-- BEGIN Material for the task --

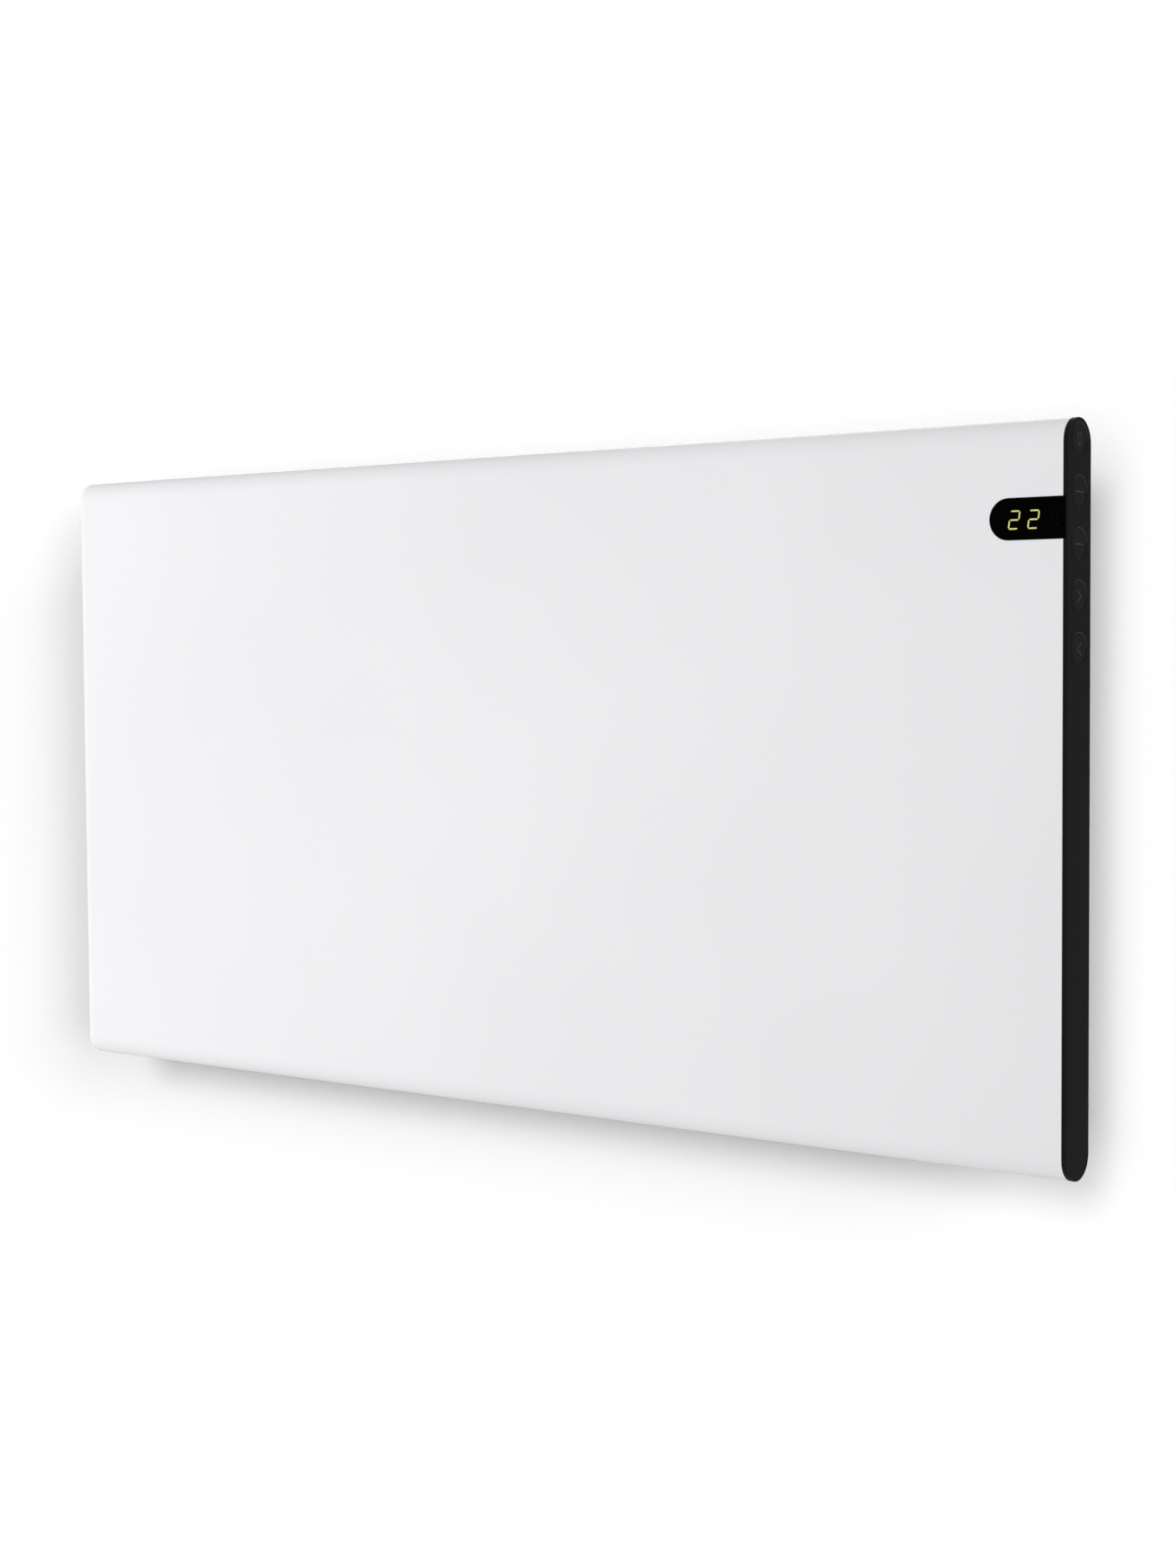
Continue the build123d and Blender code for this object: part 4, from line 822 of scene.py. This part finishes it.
def studio():
    """White surroundings that light the heater more from the front left, with a large soft light there and one
    behind, and the weak light that a pale floor and ceiling throw back on the rounded edges."""
    world = bpy.data.worlds.new("studio")
    bpy.context.scene.world = world
    world.use_nodes = True
    tree = world.node_tree
    around = tree.nodes["Background"]
    around.inputs["Color"].default_value = (1, 1, 1, 1)
    way = add(tree, "ShaderNodeTexCoord").outputs["Generated"]
    facing = add(tree, "ShaderNodeVectorMath", {0: way, 1: BRIGHT_SIDE}, operation="DOT_PRODUCT")
    span = {"Value": facing.outputs["Value"], "From Min": -1, "To Min": AMBIENT[0], "To Max": AMBIENT[1]}
    level = add(tree, "ShaderNodeMapRange", span)
    tree.links.new(level.outputs["Result"], around.inputs["Strength"])
    white = add(tree, "ShaderNodeBackground", {"Color": (1, 1, 1, 1), "Strength": 1.0})
    seen = add(tree, "ShaderNodeLightPath").outputs["Is Camera Ray"]
    mix = add(tree, "ShaderNodeMixShader", {"Fac": seen, 1: around.outputs[0], 2: white.outputs[0]})
    tree.links.new(mix.outputs[0], tree.nodes["World Output"].inputs["Surface"])
    for light in SOFTBOXES:
        softbox(*light)
    bpy.context.scene.view_settings.view_transform = "Standard"


def photo_camera():
    """Camera where the photograph was taken from."""
    yaw = Matrix.Rotation(CAMERA_TURN, 3, "Z")
    tilt = Matrix.Rotation(math.pi / 2 - CAMERA_TILT, 3, "X")
    roll = Matrix.Rotation(CAMERA_ROLL, 3, "Z")
    lens = bpy.data.cameras.new("photo_camera")
    lens.lens = LENS_MM
    lens.sensor_width = SENSOR_MM
    camera = bpy.data.objects.new("photo_camera", lens)
    camera.matrix_world = Matrix.Translation(CAMERA_PLACE) @ (yaw @ tilt @ roll).to_4x4()
    bpy.context.scene.collection.objects.link(camera)
    bpy.context.scene.camera = camera


studio()
backdrop("studio_floor", FLOOR_PAINT, FLOOR_GLOW, FLOOR_PLACE, (0, 0, 0))
wall = backdrop("studio_wall", WALL_PAINT, WALL_GLOW, WALL_PLACE, (math.pi / 2, 0, 0))
for sun in WALL_SUNS:
    wall_sun(wall, *sun)
photo_camera()
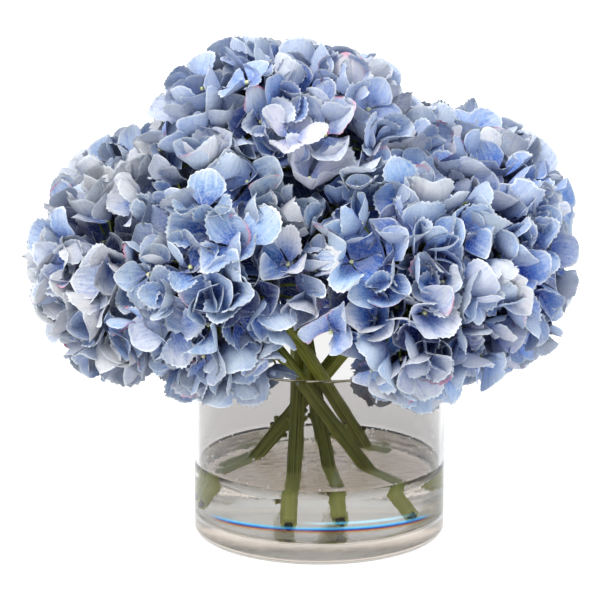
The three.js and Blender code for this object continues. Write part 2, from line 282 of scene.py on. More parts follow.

-- END Material for the task --

Goal ::
From the listing above, extract all records word for word.

The reply ::
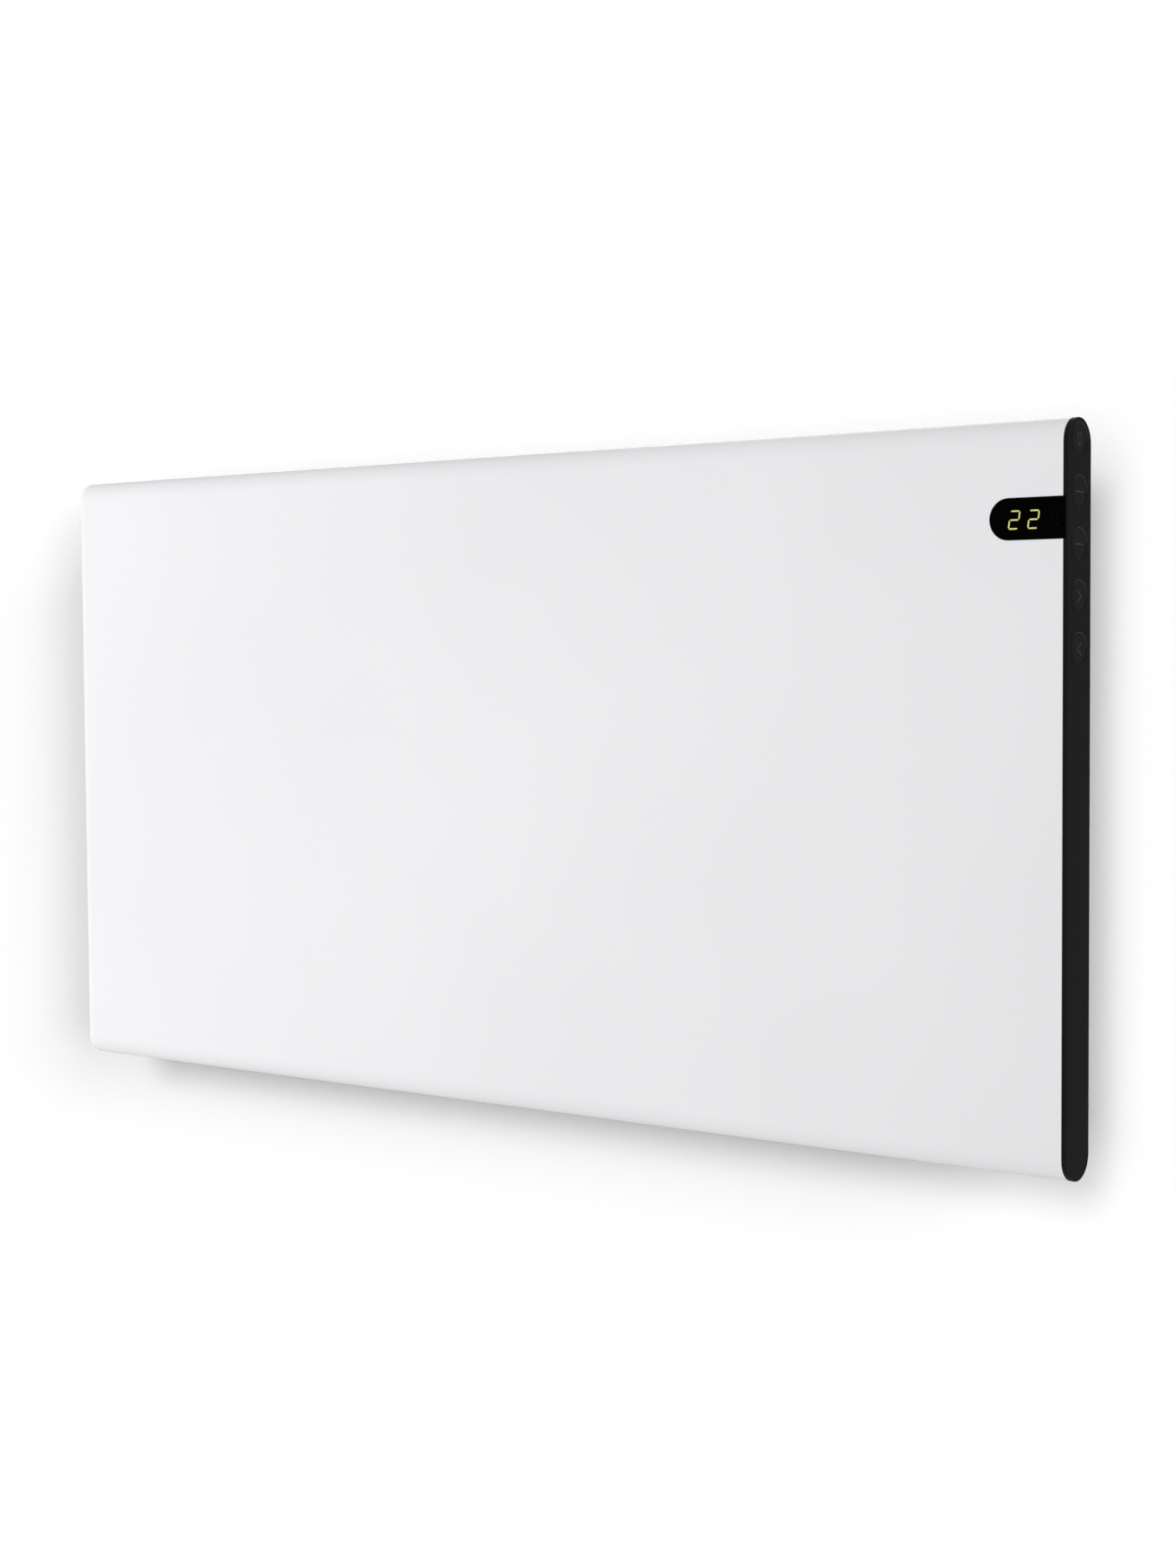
Continue the build123d and Blender code for this object: part 4, from line 822 of scene.py. This part finishes it.
def studio():
    """White surroundings that light the heater more from the front left, with a large soft light there and one
    behind, and the weak light that a pale floor and ceiling throw back on the rounded edges."""
    world = bpy.data.worlds.new("studio")
    bpy.context.scene.world = world
    world.use_nodes = True
    tree = world.node_tree
    around = tree.nodes["Background"]
    around.inputs["Color"].default_value = (1, 1, 1, 1)
    way = add(tree, "ShaderNodeTexCoord").outputs["Generated"]
    facing = add(tree, "ShaderNodeVectorMath", {0: way, 1: BRIGHT_SIDE}, operation="DOT_PRODUCT")
    span = {"Value": facing.outputs["Value"], "From Min": -1, "To Min": AMBIENT[0], "To Max": AMBIENT[1]}
    level = add(tree, "ShaderNodeMapRange", span)
    tree.links.new(level.outputs["Result"], around.inputs["Strength"])
    white = add(tree, "ShaderNodeBackground", {"Color": (1, 1, 1, 1), "Strength": 1.0})
    seen = add(tree, "ShaderNodeLightPath").outputs["Is Camera Ray"]
    mix = add(tree, "ShaderNodeMixShader", {"Fac": seen, 1: around.outputs[0], 2: white.outputs[0]})
    tree.links.new(mix.outputs[0], tree.nodes["World Output"].inputs["Surface"])
    for light in SOFTBOXES:
        softbox(*light)
    bpy.context.scene.view_settings.view_transform = "Standard"


def photo_camera():
    """Camera where the photograph was taken from."""
    yaw = Matrix.Rotation(CAMERA_TURN, 3, "Z")
    tilt = Matrix.Rotation(math.pi / 2 - CAMERA_TILT, 3, "X")
    roll = Matrix.Rotation(CAMERA_ROLL, 3, "Z")
    lens = bpy.data.cameras.new("photo_camera")
    lens.lens = LENS_MM
    lens.sensor_width = SENSOR_MM
    camera = bpy.data.objects.new("photo_camera", lens)
    camera.matrix_world = Matrix.Translation(CAMERA_PLACE) @ (yaw @ tilt @ roll).to_4x4()
    bpy.context.scene.collection.objects.link(camera)
    bpy.context.scene.camera = camera


studio()
backdrop("studio_floor", FLOOR_PAINT, FLOOR_GLOW, FLOOR_PLACE, (0, 0, 0))
wall = backdrop("studio_wall", WALL_PAINT, WALL_GLOW, WALL_PLACE, (math.pi / 2, 0, 0))
for sun in WALL_SUNS:
    wall_sun(wall, *sun)
photo_camera()
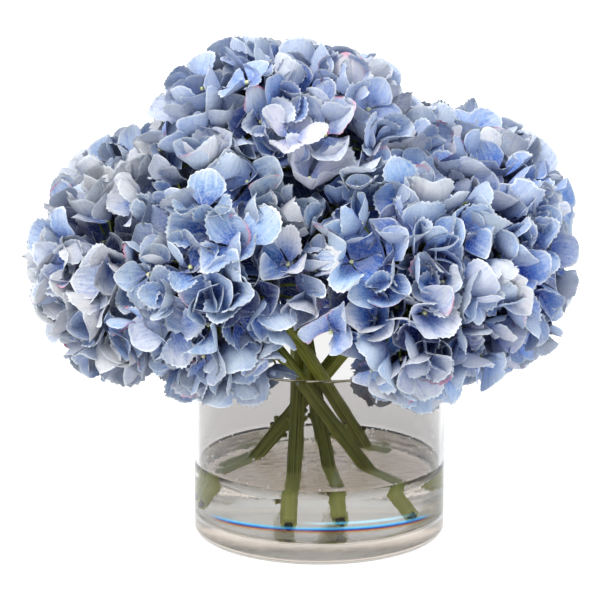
The three.js and Blender code for this object continues. Write part 2, from line 282 of scene.py on. More parts follow.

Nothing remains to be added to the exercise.